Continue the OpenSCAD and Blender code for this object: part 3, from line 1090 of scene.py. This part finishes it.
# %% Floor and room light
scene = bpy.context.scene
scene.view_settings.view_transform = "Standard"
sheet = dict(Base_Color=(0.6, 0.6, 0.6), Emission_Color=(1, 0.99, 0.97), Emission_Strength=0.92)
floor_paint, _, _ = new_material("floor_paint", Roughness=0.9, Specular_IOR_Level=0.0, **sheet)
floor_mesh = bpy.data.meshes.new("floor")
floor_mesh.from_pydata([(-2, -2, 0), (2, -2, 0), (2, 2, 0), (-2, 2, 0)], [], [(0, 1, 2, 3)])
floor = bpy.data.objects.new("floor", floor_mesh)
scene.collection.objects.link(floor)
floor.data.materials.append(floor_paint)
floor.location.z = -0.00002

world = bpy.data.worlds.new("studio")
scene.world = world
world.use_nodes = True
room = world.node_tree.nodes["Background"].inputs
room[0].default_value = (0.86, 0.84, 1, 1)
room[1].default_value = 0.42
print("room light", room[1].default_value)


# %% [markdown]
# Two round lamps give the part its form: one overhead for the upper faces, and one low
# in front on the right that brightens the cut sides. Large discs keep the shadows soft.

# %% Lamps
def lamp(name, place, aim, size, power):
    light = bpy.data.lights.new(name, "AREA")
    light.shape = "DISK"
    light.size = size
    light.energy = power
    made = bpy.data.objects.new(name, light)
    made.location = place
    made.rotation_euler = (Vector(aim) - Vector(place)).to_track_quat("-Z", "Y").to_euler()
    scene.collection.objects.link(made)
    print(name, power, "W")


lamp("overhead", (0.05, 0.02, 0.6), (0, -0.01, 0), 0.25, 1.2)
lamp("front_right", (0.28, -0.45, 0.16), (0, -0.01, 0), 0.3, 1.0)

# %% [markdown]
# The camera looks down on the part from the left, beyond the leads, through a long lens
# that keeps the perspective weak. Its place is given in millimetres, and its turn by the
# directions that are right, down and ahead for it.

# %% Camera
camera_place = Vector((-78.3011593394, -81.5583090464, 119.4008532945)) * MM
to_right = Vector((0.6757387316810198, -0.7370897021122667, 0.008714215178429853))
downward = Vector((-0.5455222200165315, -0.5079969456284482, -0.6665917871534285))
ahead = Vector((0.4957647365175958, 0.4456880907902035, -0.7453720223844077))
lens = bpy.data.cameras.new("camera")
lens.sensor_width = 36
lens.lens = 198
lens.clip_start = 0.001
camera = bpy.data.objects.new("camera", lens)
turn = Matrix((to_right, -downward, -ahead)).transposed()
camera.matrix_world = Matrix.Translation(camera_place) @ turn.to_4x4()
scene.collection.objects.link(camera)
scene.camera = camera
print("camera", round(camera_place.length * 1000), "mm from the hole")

## EXERCISE
Every line above should be printed again exactly as it stands.

## SOLVED PROBLEM
Continue the OpenSCAD and Blender code for this object: part 3, from line 1090 of scene.py. This part finishes it.
# %% Floor and room light
scene = bpy.context.scene
scene.view_settings.view_transform = "Standard"
sheet = dict(Base_Color=(0.6, 0.6, 0.6), Emission_Color=(1, 0.99, 0.97), Emission_Strength=0.92)
floor_paint, _, _ = new_material("floor_paint", Roughness=0.9, Specular_IOR_Level=0.0, **sheet)
floor_mesh = bpy.data.meshes.new("floor")
floor_mesh.from_pydata([(-2, -2, 0), (2, -2, 0), (2, 2, 0), (-2, 2, 0)], [], [(0, 1, 2, 3)])
floor = bpy.data.objects.new("floor", floor_mesh)
scene.collection.objects.link(floor)
floor.data.materials.append(floor_paint)
floor.location.z = -0.00002

world = bpy.data.worlds.new("studio")
scene.world = world
world.use_nodes = True
room = world.node_tree.nodes["Background"].inputs
room[0].default_value = (0.86, 0.84, 1, 1)
room[1].default_value = 0.42
print("room light", room[1].default_value)


# %% [markdown]
# Two round lamps give the part its form: one overhead for the upper faces, and one low
# in front on the right that brightens the cut sides. Large discs keep the shadows soft.

# %% Lamps
def lamp(name, place, aim, size, power):
    light = bpy.data.lights.new(name, "AREA")
    light.shape = "DISK"
    light.size = size
    light.energy = power
    made = bpy.data.objects.new(name, light)
    made.location = place
    made.rotation_euler = (Vector(aim) - Vector(place)).to_track_quat("-Z", "Y").to_euler()
    scene.collection.objects.link(made)
    print(name, power, "W")


lamp("overhead", (0.05, 0.02, 0.6), (0, -0.01, 0), 0.25, 1.2)
lamp("front_right", (0.28, -0.45, 0.16), (0, -0.01, 0), 0.3, 1.0)

# %% [markdown]
# The camera looks down on the part from the left, beyond the leads, through a long lens
# that keeps the perspective weak. Its place is given in millimetres, and its turn by the
# directions that are right, down and ahead for it.

# %% Camera
camera_place = Vector((-78.3011593394, -81.5583090464, 119.4008532945)) * MM
to_right = Vector((0.6757387316810198, -0.7370897021122667, 0.008714215178429853))
downward = Vector((-0.5455222200165315, -0.5079969456284482, -0.6665917871534285))
ahead = Vector((0.4957647365175958, 0.4456880907902035, -0.7453720223844077))
lens = bpy.data.cameras.new("camera")
lens.sensor_width = 36
lens.lens = 198
lens.clip_start = 0.001
camera = bpy.data.objects.new("camera", lens)
turn = Matrix((to_right, -downward, -ahead)).transposed()
camera.matrix_world = Matrix.Translation(camera_place) @ turn.to_4x4()
scene.collection.objects.link(camera)
scene.camera = camera
print("camera", round(camera_place.length * 1000), "mm from the hole")